- [Given problem]: Reproduce exactly the lines from the one containing "syrup in the well of the ring" through the one containing "bpy.data.objects.remove(obj)", both included, and nothing else.

-*-*-

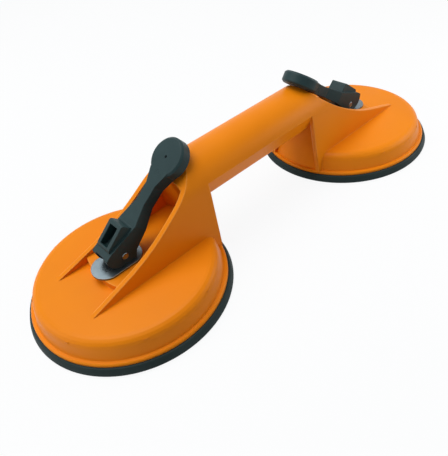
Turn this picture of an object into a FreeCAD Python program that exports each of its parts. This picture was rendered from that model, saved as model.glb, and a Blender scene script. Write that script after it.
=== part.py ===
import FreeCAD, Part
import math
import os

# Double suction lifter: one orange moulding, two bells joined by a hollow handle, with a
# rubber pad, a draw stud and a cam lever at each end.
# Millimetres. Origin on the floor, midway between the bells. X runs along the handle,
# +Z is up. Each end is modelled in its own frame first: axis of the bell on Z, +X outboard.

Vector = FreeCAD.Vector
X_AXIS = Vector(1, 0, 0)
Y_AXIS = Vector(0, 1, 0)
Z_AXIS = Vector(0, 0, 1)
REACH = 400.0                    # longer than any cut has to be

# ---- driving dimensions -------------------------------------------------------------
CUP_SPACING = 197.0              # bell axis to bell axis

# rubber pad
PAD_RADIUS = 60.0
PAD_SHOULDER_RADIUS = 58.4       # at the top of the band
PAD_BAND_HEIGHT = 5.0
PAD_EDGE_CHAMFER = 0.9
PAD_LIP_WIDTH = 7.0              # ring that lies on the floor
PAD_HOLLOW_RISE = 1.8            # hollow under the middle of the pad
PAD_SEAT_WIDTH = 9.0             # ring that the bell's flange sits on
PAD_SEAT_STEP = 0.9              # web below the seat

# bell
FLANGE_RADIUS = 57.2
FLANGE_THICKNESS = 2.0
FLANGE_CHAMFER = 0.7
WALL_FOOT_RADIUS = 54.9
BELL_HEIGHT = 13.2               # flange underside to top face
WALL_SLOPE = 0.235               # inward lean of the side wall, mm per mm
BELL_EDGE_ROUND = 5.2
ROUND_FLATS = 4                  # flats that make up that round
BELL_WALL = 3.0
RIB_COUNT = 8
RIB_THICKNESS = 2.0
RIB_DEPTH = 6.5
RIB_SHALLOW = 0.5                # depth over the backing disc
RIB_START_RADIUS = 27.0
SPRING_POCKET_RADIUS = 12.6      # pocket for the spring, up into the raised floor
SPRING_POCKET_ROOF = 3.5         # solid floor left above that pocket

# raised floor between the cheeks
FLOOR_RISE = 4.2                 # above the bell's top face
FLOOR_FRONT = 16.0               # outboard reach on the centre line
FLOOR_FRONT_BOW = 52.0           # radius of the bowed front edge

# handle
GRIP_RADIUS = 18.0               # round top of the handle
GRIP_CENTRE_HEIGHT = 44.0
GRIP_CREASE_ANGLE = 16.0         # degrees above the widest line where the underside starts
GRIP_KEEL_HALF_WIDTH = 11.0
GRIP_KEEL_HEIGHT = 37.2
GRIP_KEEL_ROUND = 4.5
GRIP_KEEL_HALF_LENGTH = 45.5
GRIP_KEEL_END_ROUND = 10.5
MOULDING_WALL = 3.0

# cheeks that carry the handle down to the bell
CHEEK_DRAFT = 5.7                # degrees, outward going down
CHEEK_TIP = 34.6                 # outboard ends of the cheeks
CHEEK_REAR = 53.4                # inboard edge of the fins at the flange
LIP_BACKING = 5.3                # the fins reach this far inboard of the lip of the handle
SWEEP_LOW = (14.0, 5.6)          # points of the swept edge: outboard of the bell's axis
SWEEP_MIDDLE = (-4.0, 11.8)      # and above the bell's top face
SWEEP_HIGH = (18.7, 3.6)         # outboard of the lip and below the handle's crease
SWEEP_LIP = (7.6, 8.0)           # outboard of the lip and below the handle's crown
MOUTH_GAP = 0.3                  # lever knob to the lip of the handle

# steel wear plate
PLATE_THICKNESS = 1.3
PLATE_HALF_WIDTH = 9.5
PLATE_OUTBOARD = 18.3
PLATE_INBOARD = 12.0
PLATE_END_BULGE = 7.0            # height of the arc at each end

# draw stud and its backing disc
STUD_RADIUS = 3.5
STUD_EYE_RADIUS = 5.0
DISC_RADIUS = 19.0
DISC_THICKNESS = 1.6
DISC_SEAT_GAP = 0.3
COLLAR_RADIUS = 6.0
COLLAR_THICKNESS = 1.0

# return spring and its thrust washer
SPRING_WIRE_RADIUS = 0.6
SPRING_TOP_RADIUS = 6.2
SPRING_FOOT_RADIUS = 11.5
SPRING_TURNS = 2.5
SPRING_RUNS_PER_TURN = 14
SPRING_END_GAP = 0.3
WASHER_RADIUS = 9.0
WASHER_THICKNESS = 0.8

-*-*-

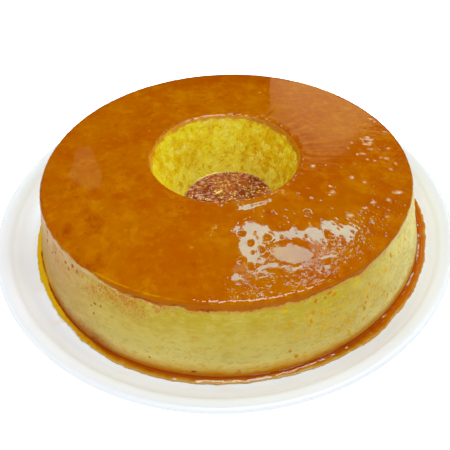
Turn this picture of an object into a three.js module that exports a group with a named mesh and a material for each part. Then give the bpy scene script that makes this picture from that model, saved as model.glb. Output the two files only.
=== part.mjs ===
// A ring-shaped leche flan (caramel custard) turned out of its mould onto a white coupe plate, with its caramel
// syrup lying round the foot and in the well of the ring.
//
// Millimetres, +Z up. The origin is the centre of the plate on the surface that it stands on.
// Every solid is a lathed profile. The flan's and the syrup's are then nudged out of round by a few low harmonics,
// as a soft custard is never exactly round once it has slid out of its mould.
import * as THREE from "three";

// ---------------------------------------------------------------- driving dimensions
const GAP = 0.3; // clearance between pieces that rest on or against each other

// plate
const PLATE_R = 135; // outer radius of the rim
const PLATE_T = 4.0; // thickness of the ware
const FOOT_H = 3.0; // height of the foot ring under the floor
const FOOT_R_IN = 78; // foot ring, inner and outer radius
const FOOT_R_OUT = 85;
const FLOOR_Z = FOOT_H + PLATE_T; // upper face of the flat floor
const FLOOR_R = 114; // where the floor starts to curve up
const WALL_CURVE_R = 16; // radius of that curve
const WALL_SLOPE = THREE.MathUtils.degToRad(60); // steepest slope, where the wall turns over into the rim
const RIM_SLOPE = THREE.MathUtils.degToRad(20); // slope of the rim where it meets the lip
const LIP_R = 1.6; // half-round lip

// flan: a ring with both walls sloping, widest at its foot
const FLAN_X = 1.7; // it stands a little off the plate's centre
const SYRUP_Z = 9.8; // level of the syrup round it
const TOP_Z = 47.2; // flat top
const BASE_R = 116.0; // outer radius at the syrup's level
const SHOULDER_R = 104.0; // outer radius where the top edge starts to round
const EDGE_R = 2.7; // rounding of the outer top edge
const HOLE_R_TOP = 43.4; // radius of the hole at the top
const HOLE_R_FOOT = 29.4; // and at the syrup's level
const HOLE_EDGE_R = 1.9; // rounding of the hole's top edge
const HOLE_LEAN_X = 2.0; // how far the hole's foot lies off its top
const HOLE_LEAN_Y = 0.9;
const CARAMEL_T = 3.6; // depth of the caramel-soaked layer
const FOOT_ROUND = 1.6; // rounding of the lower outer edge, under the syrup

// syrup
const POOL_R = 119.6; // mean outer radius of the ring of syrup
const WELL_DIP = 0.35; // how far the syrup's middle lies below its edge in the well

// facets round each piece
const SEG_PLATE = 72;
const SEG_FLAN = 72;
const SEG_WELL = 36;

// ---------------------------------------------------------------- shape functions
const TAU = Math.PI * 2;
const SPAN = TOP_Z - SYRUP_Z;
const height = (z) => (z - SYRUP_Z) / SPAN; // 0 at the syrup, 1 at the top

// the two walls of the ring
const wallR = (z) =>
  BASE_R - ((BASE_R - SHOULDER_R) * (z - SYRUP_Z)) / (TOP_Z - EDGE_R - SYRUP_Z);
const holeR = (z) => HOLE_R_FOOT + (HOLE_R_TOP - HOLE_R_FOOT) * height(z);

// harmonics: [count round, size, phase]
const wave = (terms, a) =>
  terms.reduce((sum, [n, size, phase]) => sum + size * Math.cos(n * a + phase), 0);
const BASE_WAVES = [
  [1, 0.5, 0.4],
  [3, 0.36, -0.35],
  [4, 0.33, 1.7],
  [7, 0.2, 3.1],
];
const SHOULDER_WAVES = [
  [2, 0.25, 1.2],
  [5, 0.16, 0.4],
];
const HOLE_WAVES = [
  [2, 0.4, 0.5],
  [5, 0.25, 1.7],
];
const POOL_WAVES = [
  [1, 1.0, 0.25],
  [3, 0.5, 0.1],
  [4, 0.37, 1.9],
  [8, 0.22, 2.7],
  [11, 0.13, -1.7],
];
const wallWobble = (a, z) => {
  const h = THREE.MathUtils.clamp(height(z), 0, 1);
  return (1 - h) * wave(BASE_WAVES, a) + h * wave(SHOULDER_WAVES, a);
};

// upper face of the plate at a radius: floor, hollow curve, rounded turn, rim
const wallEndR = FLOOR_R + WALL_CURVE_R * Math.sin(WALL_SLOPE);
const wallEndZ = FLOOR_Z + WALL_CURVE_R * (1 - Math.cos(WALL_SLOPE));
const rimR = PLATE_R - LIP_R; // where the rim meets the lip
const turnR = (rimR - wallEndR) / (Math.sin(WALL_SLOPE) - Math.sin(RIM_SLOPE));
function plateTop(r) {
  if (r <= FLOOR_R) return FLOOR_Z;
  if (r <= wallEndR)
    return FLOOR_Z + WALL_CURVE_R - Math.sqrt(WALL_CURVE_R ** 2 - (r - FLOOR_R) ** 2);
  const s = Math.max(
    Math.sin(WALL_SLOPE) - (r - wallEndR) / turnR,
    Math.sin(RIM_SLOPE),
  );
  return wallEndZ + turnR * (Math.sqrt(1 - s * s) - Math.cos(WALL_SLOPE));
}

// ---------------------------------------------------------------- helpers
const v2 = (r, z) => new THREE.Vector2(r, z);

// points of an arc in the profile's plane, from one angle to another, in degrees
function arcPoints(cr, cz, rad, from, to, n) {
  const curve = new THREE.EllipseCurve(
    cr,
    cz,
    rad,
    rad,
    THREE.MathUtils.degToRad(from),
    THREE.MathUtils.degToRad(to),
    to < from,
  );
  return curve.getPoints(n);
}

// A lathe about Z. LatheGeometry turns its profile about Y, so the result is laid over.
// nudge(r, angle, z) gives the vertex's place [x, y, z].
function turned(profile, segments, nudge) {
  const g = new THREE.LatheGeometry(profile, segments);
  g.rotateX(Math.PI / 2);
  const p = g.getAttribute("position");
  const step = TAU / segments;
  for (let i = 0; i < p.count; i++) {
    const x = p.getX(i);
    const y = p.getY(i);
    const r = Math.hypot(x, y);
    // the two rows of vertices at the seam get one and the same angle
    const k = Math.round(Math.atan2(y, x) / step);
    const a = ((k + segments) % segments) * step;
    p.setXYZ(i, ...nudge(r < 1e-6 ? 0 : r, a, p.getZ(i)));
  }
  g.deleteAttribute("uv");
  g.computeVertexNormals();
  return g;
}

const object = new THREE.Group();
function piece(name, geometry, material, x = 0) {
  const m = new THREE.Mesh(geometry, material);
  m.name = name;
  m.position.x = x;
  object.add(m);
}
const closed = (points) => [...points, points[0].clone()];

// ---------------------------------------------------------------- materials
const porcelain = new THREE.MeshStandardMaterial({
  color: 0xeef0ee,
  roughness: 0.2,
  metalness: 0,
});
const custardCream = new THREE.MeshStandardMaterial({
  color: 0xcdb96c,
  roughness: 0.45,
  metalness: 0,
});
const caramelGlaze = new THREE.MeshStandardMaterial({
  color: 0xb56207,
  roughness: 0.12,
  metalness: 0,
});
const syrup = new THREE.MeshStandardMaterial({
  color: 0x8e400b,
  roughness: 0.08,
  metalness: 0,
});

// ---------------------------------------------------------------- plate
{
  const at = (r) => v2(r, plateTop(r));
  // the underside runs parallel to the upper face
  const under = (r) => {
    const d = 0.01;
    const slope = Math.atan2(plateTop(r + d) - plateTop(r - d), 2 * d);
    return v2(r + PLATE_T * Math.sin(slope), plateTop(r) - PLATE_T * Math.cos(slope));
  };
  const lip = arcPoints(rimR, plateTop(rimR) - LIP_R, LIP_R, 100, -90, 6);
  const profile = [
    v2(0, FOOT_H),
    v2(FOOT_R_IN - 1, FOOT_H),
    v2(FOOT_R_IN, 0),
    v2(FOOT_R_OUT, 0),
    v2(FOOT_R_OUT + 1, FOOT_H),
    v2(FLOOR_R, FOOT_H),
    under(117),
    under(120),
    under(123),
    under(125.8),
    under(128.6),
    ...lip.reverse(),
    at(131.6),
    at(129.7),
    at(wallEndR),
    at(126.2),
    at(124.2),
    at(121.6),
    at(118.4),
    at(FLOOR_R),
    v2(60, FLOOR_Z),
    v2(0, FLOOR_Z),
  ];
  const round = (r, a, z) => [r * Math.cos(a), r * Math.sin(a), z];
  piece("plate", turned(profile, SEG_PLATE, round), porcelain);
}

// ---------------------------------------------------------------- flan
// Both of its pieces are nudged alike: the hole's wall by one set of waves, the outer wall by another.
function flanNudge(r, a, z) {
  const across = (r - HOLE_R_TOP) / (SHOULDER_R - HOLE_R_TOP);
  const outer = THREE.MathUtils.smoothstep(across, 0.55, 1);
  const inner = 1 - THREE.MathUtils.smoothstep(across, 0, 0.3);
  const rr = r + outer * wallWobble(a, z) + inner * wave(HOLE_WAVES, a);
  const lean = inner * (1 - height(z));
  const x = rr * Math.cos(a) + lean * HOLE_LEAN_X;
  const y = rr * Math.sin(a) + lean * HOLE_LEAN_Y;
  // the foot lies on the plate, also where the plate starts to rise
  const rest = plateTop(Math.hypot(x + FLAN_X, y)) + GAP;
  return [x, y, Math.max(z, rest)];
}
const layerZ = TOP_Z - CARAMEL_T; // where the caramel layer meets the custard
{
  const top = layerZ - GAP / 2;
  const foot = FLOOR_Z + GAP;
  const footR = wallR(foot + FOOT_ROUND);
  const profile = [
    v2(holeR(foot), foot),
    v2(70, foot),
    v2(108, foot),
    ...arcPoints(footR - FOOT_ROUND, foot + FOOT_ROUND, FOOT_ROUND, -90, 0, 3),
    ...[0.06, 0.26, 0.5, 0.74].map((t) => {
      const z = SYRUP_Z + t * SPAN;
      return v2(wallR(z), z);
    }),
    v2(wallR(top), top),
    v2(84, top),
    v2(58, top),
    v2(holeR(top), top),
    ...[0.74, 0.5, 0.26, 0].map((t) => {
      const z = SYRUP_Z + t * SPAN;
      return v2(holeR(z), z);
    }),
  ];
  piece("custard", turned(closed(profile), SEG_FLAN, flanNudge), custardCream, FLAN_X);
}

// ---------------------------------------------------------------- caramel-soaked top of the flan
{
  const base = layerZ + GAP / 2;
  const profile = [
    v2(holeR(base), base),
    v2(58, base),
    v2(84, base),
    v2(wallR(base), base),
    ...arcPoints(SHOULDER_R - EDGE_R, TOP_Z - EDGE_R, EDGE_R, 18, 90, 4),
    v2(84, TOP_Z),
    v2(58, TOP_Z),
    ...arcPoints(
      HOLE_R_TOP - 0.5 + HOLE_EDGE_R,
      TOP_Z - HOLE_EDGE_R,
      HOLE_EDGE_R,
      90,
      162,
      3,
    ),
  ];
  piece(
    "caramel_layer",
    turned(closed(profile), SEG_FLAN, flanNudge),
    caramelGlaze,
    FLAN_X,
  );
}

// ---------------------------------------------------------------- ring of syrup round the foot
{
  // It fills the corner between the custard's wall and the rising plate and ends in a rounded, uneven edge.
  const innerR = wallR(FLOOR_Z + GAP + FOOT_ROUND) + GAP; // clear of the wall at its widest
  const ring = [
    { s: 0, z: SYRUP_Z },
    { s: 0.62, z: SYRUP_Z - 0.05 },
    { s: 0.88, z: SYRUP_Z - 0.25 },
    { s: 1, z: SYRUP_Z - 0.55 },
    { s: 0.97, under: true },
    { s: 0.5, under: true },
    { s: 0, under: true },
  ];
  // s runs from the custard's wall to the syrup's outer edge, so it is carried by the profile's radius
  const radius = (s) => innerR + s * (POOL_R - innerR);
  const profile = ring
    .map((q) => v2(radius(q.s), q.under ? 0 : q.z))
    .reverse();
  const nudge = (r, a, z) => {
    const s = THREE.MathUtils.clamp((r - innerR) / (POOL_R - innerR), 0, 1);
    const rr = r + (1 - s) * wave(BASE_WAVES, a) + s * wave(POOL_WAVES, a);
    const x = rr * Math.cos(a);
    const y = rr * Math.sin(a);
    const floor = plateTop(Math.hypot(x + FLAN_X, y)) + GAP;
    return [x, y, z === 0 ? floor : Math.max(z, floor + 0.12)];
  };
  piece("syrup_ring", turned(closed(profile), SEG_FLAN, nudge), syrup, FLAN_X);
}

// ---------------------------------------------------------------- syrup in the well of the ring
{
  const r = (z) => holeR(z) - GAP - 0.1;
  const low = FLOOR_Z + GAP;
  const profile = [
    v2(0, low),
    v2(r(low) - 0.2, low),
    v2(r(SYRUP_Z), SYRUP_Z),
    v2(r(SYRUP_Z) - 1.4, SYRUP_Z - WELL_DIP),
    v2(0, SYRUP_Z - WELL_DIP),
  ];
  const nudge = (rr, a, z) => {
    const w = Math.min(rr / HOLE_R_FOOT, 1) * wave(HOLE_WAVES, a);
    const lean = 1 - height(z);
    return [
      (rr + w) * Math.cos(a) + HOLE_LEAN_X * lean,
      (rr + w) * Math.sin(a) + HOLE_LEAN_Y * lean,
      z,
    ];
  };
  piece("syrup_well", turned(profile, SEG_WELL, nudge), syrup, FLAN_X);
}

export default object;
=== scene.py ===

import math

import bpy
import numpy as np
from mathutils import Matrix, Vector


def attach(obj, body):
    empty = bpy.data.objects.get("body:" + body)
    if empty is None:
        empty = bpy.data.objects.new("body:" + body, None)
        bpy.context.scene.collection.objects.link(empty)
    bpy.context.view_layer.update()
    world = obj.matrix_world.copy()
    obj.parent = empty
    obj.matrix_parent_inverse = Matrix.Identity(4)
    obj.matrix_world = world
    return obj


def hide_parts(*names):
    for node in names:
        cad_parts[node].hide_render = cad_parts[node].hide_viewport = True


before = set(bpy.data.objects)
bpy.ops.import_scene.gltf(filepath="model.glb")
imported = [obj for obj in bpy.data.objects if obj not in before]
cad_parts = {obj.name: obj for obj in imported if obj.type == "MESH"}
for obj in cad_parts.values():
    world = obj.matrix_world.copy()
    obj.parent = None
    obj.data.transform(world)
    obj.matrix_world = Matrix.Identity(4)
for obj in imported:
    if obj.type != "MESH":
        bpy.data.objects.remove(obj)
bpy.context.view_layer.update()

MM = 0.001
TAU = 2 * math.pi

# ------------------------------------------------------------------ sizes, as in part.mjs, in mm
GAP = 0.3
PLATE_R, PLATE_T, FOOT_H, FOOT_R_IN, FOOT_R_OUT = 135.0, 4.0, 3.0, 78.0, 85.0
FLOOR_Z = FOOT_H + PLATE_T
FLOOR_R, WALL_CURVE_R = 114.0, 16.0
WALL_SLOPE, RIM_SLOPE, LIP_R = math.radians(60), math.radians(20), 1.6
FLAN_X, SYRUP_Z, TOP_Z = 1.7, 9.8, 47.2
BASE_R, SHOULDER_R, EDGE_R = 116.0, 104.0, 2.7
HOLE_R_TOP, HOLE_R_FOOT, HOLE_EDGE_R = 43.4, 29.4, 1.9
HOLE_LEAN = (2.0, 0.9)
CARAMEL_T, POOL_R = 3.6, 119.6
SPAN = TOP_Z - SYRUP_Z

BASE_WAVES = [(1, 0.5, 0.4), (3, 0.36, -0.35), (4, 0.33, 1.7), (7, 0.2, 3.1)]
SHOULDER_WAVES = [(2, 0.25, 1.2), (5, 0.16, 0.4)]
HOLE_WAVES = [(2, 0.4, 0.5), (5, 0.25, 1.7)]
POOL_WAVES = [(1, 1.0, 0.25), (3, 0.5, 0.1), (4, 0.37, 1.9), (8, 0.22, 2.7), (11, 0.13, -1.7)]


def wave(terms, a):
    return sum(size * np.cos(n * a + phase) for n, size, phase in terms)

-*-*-

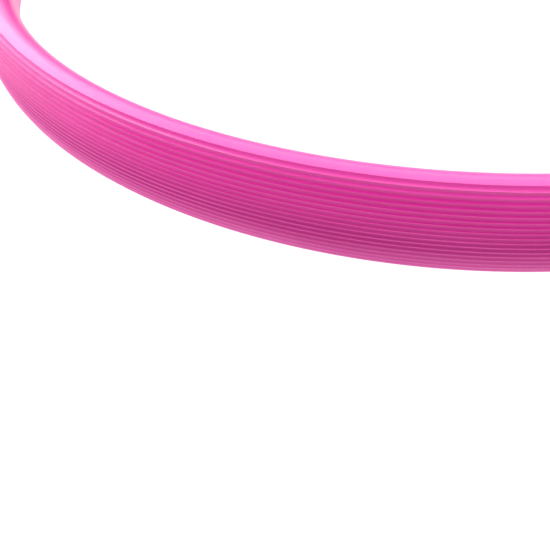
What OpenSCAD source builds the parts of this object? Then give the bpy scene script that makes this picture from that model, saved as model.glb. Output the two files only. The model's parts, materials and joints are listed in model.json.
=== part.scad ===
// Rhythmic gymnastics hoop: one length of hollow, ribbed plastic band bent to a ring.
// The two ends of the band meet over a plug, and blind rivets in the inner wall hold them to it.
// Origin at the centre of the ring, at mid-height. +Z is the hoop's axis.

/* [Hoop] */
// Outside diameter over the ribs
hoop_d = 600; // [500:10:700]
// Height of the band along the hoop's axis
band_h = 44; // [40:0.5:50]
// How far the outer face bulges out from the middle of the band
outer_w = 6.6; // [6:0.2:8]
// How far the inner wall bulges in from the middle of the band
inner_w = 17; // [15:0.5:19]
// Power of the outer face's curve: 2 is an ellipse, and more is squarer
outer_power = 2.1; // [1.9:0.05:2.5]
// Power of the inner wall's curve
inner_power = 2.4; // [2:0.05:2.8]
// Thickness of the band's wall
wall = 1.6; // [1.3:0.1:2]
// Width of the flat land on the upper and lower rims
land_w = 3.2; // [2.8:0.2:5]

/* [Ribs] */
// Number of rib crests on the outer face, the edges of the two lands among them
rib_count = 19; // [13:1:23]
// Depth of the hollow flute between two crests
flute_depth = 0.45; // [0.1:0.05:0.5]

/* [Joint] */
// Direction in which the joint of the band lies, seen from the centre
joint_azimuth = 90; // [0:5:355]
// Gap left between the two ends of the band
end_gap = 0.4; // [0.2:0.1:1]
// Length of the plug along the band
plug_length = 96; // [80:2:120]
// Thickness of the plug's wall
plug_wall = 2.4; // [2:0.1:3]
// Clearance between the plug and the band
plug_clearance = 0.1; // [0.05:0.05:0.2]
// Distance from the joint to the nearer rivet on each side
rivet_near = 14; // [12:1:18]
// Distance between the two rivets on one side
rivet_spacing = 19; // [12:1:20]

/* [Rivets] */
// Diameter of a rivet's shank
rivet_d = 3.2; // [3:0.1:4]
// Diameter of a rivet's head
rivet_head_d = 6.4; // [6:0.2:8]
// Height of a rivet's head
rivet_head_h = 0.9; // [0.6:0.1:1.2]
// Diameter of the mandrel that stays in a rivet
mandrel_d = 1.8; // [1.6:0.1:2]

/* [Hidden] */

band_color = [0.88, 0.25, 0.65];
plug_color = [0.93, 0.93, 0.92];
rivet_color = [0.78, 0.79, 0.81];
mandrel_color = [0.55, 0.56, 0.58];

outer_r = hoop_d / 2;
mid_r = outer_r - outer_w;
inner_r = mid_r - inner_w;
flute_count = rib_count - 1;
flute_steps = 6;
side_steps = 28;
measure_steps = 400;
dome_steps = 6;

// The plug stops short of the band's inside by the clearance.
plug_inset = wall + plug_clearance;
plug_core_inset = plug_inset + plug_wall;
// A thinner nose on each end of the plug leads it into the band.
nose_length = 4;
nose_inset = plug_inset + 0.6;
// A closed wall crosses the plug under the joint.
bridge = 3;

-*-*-

- [Response below]:
// ---------------------------------------------------------------- syrup in the well of the ring
{
  const r = (z) => holeR(z) - GAP - 0.1;
  const low = FLOOR_Z + GAP;
  const profile = [
    v2(0, low),
    v2(r(low) - 0.2, low),
    v2(r(SYRUP_Z), SYRUP_Z),
    v2(r(SYRUP_Z) - 1.4, SYRUP_Z - WELL_DIP),
    v2(0, SYRUP_Z - WELL_DIP),
  ];
  const nudge = (rr, a, z) => {
    const w = Math.min(rr / HOLE_R_FOOT, 1) * wave(HOLE_WAVES, a);
    const lean = 1 - height(z);
    return [
      (rr + w) * Math.cos(a) + HOLE_LEAN_X * lean,
      (rr + w) * Math.sin(a) + HOLE_LEAN_Y * lean,
      z,
    ];
  };
  piece("syrup_well", turned(profile, SEG_WELL, nudge), syrup, FLAN_X);
}

export default object;
=== scene.py ===

import math

import bpy
import numpy as np
from mathutils import Matrix, Vector


def attach(obj, body):
    empty = bpy.data.objects.get("body:" + body)
    if empty is None:
        empty = bpy.data.objects.new("body:" + body, None)
        bpy.context.scene.collection.objects.link(empty)
    bpy.context.view_layer.update()
    world = obj.matrix_world.copy()
    obj.parent = empty
    obj.matrix_parent_inverse = Matrix.Identity(4)
    obj.matrix_world = world
    return obj


def hide_parts(*names):
    for node in names:
        cad_parts[node].hide_render = cad_parts[node].hide_viewport = True


before = set(bpy.data.objects)
bpy.ops.import_scene.gltf(filepath="model.glb")
imported = [obj for obj in bpy.data.objects if obj not in before]
cad_parts = {obj.name: obj for obj in imported if obj.type == "MESH"}
for obj in cad_parts.values():
    world = obj.matrix_world.copy()
    obj.parent = None
    obj.data.transform(world)
    obj.matrix_world = Matrix.Identity(4)
for obj in imported:
    if obj.type != "MESH":
        bpy.data.objects.remove(obj)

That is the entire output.